JAKARTA (RIAUPOS.CO) - Di saat begitu banyak rakyat yang menginginkan agar pemerintah menurunkan harga bahan bakar minyak (BBM) serendah mungkin, namun salah seorang wakil rakyat di DPR menyarankan agar penurunannya tidak terlalu banyak, misal hingga di bawah Rp5.000 per liter.
Alasannya? penurunan terlalu besar sangat berisiko jika di kemudian hari kembali terjadi kenaikan harga. Dengan penurunan yang terlalu banyak maka potensi besaran angka jika terjadi kenaikan kembali tentu akan tinggi pula.
"Ini bisa mengundang demo besar-besaran," kata anggota Komisi VII DPR Kurtubi kepada wartawan di Jakarta, Selasa (8/3/2016).
Kata Kurtubi, harga minyak dunia yang rendah tetap menjadi momen yang tepat untuk menurunkan harga BBM melalui kebijakan harga. Meski tentu saja penurunan tersebut tidak sebanyak yang disuarakan berbagai kalangan, misal di bawah Rp5.000 per liter.

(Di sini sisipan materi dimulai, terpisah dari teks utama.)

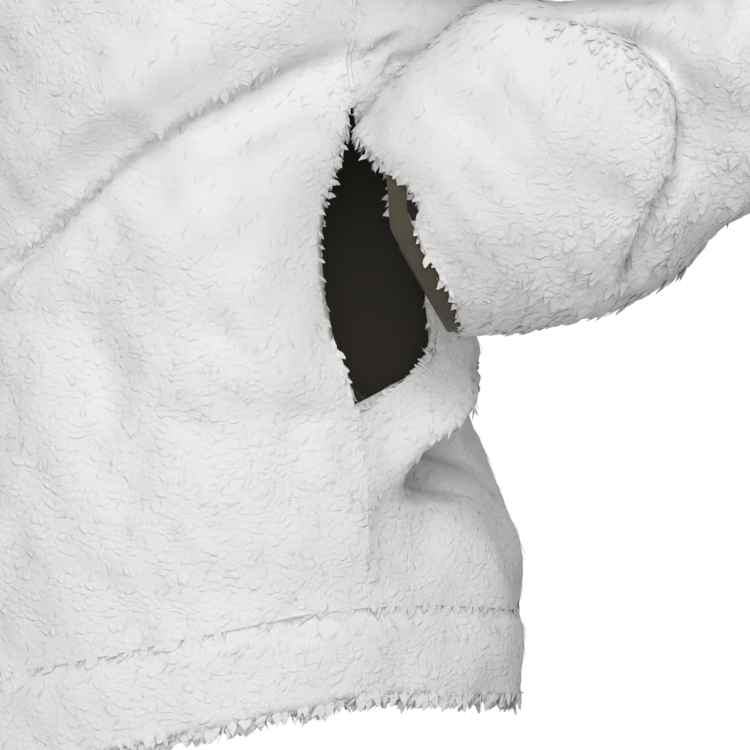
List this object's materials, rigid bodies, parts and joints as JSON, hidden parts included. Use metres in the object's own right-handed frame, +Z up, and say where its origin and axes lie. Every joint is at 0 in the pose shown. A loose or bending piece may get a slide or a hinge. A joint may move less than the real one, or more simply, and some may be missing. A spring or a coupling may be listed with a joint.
{
  "type": "sherpa fleece pullover, worn, left sleeve bent to its side pocket",
  "caption": "White deep-pile fleece pullover worn open at neck, hem and cuffs, with side-seam pockets, a folded hem band and elastic-bound cuffs, its left sleeve bent towards the pocket.",
  "frame": {"origin": "centre of the neck opening at the base of the neckband, where the neck holds the garment", "axes": "+X towards the wearer's left, -Y the way the wearer faces, +Z up"},
  "size_m": [0.8042, 0.3934, 0.7142],
  "materials": {
    "sherpa_fleece": "deep tufted pile",
    "olive_binding": "elastic knitted binding",
    "dark_pocketing": "plain woven pocketing"
  },
  "bodies": {
    "root": {"front_panel": "sherpa_fleece", "back_panel": "sherpa_fleece", "hem_band": "sherpa_fleece", "neckband": "sherpa_fleece", "left_sleeve": "sherpa_fleece", "right_sleeve": "sherpa_fleece", "left_cuff_binding": "olive_binding", "right_cuff_binding": "olive_binding", "left_pocket_bag": "dark_pocketing", "right_pocket_bag": "dark_pocketing"}
  },
  "joints": []
}
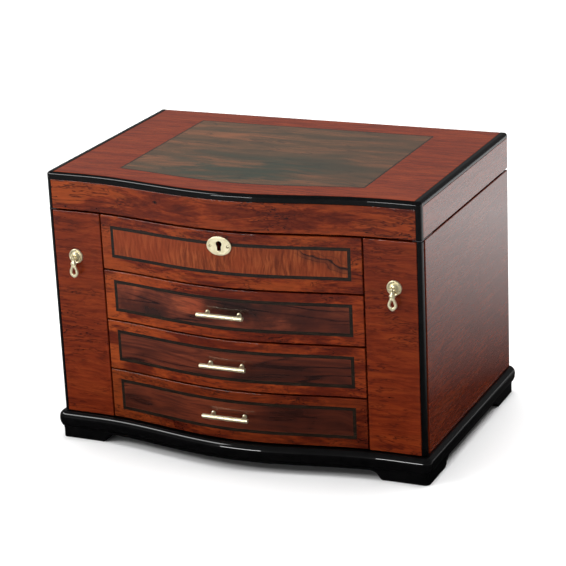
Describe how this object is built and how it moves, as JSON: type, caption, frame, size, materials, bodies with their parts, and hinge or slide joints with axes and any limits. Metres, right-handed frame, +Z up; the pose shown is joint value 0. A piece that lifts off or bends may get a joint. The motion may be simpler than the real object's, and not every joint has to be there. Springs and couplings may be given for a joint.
{
  "type": "jewelry armoire",
  "caption": "Tabletop jewelry chest with a serpentine front: hinged lid over a lined tray, lock panel, drawers with bar pulls, and a narrow hinged door with drop pull on each side.",
  "frame": {"origin": "bottom centre of the bounding box, on the surface the feet stand on", "axes": "+X to the object's right as seen from the front, +Y to the back, +Z up"},
  "size_m": [0.4124, 0.294, 0.2863],
  "materials": {
    "bubinga": "high-gloss lacquered red-brown veneer with fine dark streaks",
    "burl": "high-gloss lacquered dark burl veneer inside black stringing",
    "ebonised_wood": "high-gloss black lacquer",
    "carcase_wood": "satin stained wood",
    "brass": "polished pale brass",
    "steel": "blackened steel",
    "lining": "matt champagne suede-like lining",
    "mirror": "silvered glass"
  },
  "bodies": {
    "carcase": {"base_plinth": "ebonised_wood", "foot_front_left": "ebonised_wood", "foot_front_right": "ebonised_wood", "foot_rear_left": "ebonised_wood", "foot_rear_right": "ebonised_wood", "side_panel_left": "bubinga", "side_panel_right": "bubinga", "partition_left": "carcase_wood", "partition_right": "carcase_wood", "back_panel": "bubinga", "tray_floor": "carcase_wood", "drawer_shelf_lower": "carcase_wood", "drawer_shelf_upper": "carcase_wood", "lock_panel": "bubinga", "lock_panel_inlay": "burl", "tray_front_wall": "carcase_wood", "lock_case": "brass", "escutcheon": "brass", "tray_divider": "lining", "ring_roll_pad": "lining", "hinge_fixed_leaf_left": "brass", "hinge_fixed_leaf_right": "brass", "door_pivot_plate_left": "steel", "door_pivot_plate_right": "steel"},
    "lid": {"lid_edging": "ebonised_wood", "lid_top_panel": "bubinga", "lid_inlay": "burl", "lid_front_rail": "bubinga", "lid_side_rail_left": "bubinga", "lid_side_rail_right": "bubinga", "lid_back_rail": "bubinga", "lock_strike": "brass", "lid_mirror_frame": "bubinga", "lid_mirror": "mirror", "hinge_lid_leaf_left": "brass", "hinge_lid_leaf_right": "brass"},
    "lock_bolt": {"lock_bolt": "steel"},
    "door_left": {"door_panel_left": "bubinga", "door_stile_left": "ebonised_wood", "door_rosette_left": "brass", "door_hook_rail_left": "brass"},
    "drop_left": {"door_drop_left": "brass"},
    "door_right": {"door_panel_right": "bubinga", "door_stile_right": "ebonised_wood", "door_rosette_right": "brass", "door_hook_rail_right": "brass"},
    "drop_right": {"door_drop_right": "brass"},
    "drawer_lower": {"drawer_front_lower": "bubinga", "drawer_inlay_lower": "burl", "drawer_box_lower": "carcase_wood", "drawer_pull_lower": "brass"},
    "drawer_middle": {"drawer_front_middle": "bubinga", "drawer_inlay_middle": "burl", "drawer_box_middle": "carcase_wood", "drawer_pull_middle": "brass"},
    "drawer_upper": {"drawer_front_upper": "bubinga", "drawer_inlay_upper": "burl", "drawer_box_upper": "carcase_wood", "drawer_pull_upper": "brass"}
  },
  "joints": [
    {"name": "lid_hinge", "type": "hinge", "parent": "carcase", "child": "lid", "pos_m": [0, 0.14353, 0.24765], "axis": [-1, 0, 0], "range_deg": [0, 95]},
    {"name": "lock_bolt_slide", "type": "slide", "parent": "carcase", "child": "lock_bolt", "axis": [0, 0, 1], "range_m": [0, 0.006]},
    {"name": "door_left_hinge", "type": "hinge", "parent": "carcase", "child": "door_left", "pos_m": [-0.19525, -0.11052, 0.03], "axis": [0, 0, -1], "range_deg": [0, 100]},
    {"name": "door_right_hinge", "type": "hinge", "parent": "carcase", "child": "door_right", "pos_m": [0.19525, -0.11052, 0.03], "axis": [0, 0, 1], "range_deg": [0, 100]},
    {"name": "drop_left_swing", "type": "hinge", "parent": "door_left", "child": "drop_left", "pos_m": [-0.1717, -0.12177, 0.1998], "axis": [-1, 0, 0], "range_deg": [0, 85]},
    {"name": "drop_right_swing", "type": "hinge", "parent": "door_right", "child": "drop_right", "pos_m": [0.1717, -0.12177, 0.1998], "axis": [-1, 0, 0], "range_deg": [0, 85]},
    {"name": "drawer_lower_slide", "type": "slide", "parent": "carcase", "child": "drawer_lower", "axis": [0, -1, 0], "range_m": [0, 0.15]},
    {"name": "drawer_middle_slide", "type": "slide", "parent": "carcase", "child": "drawer_middle", "axis": [0, -1, 0], "range_m": [0, 0.15]},
    {"name": "drawer_upper_slide", "type": "slide", "parent": "carcase", "child": "drawer_upper", "axis": [0, -1, 0], "range_m": [0, 0.15]}
  ]
}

Kurtubi melihat tidak pas jika beberapa kalangan membandingkan harga BBM di Indonesia dengan negara tetangga seperti Singapura dan Malaysia. Dilihat dari kondisi geografis dan luas wilayah, Indonesia jauh lebih besar sehingga biaya angkutnya jauh lebih mahal.
"Tidak aple to aple membandingkan Indonesia dengan negara tetangga. Indonesia sangat luas dan terdiri atas ribuan pulau, tentu ongkos untuk membawa BBM ke berbagai wilayah tersebut sangat mahal. Di Indonesia, perlu pesawat untuk mengangkut BBM sedangkan Singapura misalnya sangat murah karena cukup mempergunakan truk," jelasnya.

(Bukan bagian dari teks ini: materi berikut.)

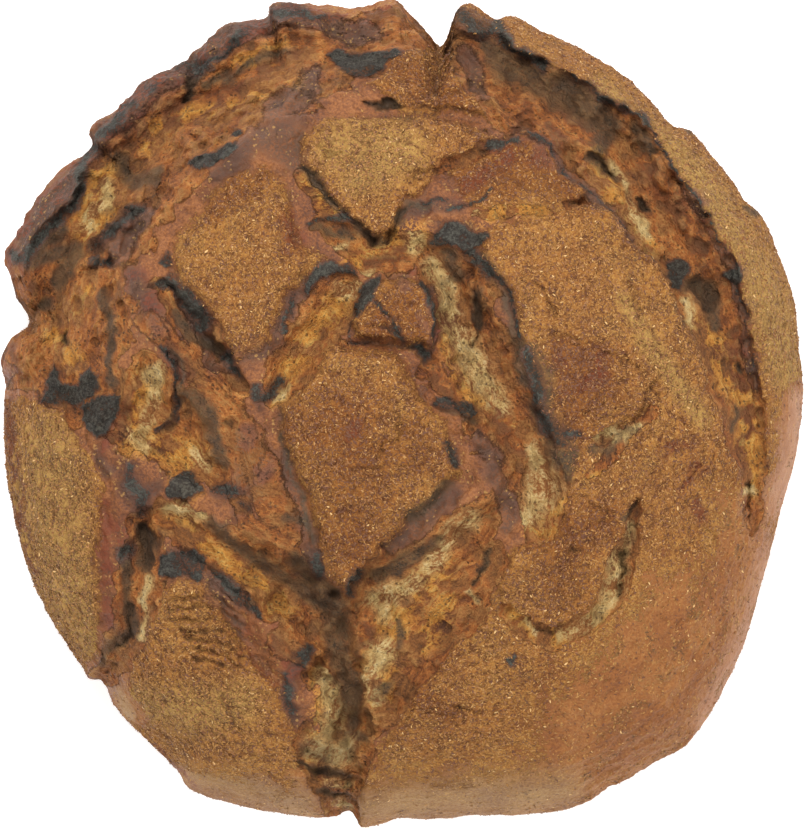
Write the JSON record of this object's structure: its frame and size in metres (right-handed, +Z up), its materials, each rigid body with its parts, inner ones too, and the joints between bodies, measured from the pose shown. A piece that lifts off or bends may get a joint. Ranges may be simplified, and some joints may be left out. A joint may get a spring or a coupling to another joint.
{
  "type": "bread loaf",
  "caption": "Round rustic country loaf with a bran-dusted crust torn into raised plates by deep cracks, resting on a flat base.",
  "frame": {"origin": "centre of the bounding box in plan, on the surface that the loaf rests on", "axes": "+Z up through the crown; seen from above, +X points to the right and +Y to the top of the loaf as it lies in the reference view"},
  "size_m": [0.2351, 0.2437, 0.0964],
  "materials": {
    "crust": "baked crust, matt where bran lies on it and softly shiny where it is bare"
  },
  "bodies": {
    "root": {"loaf": "crust"}
  },
  "joints": []
}
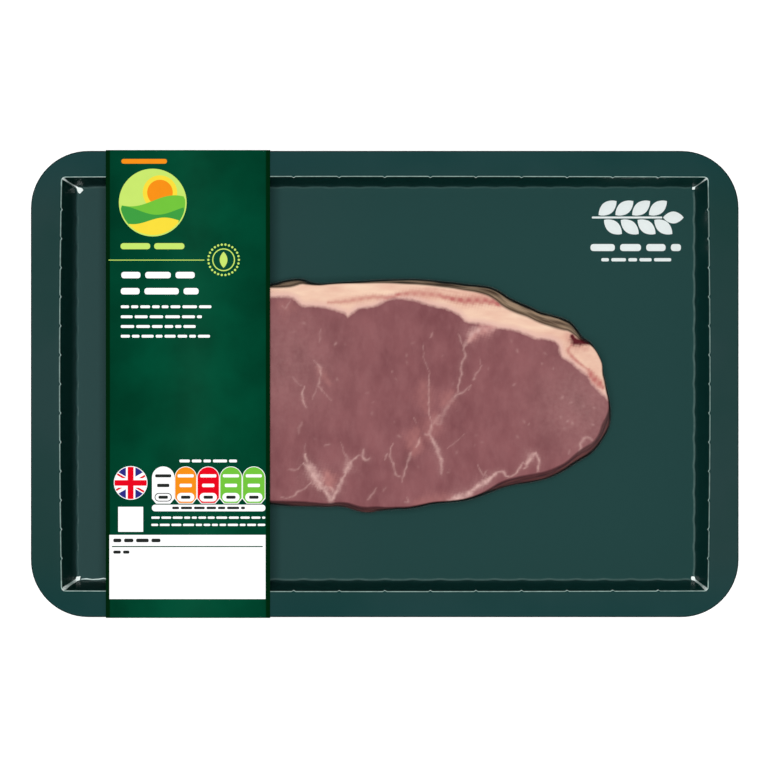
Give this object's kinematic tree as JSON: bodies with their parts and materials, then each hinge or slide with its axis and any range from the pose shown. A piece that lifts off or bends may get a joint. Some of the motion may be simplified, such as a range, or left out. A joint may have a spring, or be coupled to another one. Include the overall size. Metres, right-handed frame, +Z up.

Dewan Pakar Ikatan Ahli Teknik Perminyakan Indonesia (IATMI) Benny Lubiantara juga berpendapat bahwa penurunan harga yang dilakukan hendaknya jangan terlalu banyak. Karena dikhawatirkan akan berdampak buruk untuk jangka panjang.

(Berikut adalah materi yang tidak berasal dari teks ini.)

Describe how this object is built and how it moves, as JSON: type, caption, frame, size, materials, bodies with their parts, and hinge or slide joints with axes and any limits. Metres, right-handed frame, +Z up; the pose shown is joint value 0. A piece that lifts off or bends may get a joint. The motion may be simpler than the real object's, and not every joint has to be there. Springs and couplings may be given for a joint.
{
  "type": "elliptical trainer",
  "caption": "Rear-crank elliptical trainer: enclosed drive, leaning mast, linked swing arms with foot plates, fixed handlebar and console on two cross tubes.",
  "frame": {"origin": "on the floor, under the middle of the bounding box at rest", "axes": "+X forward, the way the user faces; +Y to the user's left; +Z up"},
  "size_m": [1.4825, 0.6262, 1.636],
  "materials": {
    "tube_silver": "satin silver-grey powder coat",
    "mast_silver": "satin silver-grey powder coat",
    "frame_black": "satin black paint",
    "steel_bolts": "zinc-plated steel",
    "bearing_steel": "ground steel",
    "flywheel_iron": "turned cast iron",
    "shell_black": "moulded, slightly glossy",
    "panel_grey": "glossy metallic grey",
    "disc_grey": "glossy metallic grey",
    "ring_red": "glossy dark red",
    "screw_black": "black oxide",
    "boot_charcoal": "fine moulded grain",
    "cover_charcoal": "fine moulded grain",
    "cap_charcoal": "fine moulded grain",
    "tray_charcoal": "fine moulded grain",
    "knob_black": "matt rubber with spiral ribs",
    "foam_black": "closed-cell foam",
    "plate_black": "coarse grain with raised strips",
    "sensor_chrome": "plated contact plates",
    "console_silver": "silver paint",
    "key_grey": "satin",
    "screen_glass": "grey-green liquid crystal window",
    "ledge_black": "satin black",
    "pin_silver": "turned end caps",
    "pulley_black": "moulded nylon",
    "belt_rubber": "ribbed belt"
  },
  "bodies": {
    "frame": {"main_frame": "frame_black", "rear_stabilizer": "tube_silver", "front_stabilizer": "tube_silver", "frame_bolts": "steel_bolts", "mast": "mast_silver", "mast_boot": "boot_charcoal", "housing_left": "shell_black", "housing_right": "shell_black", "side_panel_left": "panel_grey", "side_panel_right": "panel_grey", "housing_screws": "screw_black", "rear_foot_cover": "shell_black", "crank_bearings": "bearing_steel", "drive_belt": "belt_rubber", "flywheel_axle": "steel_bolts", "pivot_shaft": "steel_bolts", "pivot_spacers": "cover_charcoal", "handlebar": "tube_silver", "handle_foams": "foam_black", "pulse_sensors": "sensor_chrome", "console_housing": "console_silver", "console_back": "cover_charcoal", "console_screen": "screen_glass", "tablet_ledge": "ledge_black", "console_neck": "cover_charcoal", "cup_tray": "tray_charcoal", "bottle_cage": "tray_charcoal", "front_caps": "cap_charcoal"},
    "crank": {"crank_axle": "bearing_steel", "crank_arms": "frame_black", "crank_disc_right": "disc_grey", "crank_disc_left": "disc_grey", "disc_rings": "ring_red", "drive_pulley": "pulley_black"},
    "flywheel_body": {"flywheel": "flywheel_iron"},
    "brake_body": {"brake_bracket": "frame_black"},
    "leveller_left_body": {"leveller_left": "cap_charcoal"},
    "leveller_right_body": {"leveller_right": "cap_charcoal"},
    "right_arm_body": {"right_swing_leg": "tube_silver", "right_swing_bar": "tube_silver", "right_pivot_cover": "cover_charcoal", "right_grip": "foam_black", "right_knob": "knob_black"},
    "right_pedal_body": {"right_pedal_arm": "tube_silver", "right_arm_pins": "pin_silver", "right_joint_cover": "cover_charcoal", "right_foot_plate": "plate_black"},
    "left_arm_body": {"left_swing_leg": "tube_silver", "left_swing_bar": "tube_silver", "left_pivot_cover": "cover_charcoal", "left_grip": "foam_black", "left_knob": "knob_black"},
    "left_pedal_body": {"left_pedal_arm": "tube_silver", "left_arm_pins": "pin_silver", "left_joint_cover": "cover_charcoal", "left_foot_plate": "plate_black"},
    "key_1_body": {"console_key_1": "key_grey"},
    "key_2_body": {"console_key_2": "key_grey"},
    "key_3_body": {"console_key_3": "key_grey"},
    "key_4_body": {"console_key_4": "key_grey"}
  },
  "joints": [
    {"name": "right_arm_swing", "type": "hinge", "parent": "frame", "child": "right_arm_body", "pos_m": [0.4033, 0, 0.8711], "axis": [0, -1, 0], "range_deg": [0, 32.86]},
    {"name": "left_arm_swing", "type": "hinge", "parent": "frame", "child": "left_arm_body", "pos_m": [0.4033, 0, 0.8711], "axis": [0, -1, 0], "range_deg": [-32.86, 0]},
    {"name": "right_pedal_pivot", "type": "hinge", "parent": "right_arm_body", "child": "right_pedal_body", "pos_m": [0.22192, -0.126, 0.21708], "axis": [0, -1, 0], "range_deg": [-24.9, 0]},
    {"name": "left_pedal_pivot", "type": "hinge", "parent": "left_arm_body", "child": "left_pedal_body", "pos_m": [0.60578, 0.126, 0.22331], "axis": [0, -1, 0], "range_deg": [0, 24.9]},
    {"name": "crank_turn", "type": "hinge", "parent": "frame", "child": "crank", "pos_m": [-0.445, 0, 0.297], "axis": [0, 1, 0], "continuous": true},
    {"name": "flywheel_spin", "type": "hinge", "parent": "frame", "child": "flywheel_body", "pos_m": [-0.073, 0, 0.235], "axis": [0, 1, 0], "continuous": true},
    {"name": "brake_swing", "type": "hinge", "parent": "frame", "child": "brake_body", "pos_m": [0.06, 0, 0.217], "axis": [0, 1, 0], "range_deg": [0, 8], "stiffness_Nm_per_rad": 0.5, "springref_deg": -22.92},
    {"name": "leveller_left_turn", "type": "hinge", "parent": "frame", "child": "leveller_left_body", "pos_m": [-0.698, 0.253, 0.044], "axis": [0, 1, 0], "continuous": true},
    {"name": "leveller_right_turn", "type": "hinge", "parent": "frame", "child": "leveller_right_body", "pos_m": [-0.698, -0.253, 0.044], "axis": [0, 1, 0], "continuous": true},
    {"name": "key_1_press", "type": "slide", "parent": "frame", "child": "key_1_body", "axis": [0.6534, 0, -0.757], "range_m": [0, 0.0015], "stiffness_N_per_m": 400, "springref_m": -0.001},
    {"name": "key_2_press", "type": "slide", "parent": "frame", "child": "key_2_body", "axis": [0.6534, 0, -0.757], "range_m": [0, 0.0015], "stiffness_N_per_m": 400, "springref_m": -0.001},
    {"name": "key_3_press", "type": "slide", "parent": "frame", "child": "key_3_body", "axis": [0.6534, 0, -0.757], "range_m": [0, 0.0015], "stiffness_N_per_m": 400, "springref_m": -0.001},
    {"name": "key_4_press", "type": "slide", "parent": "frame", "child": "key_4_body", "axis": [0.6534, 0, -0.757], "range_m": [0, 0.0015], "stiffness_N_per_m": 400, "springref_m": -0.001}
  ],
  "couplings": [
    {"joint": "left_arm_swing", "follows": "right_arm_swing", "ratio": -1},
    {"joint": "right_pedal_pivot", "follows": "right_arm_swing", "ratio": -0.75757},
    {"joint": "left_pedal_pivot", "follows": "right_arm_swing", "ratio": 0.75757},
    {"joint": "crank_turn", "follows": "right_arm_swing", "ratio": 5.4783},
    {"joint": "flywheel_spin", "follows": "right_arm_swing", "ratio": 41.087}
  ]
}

Menurutnya, jika tingkat domestic price BBM terlalu rendah maka membuat tingkat konsumsi menjadi sangat boros. Jika kondisi demikian terus terjadi tentu sangat berbahaya bagi ketahanan energi nasional. Pasalnya, pada sisi berbeda saat ini sisi suplai justru mengalami penurunan.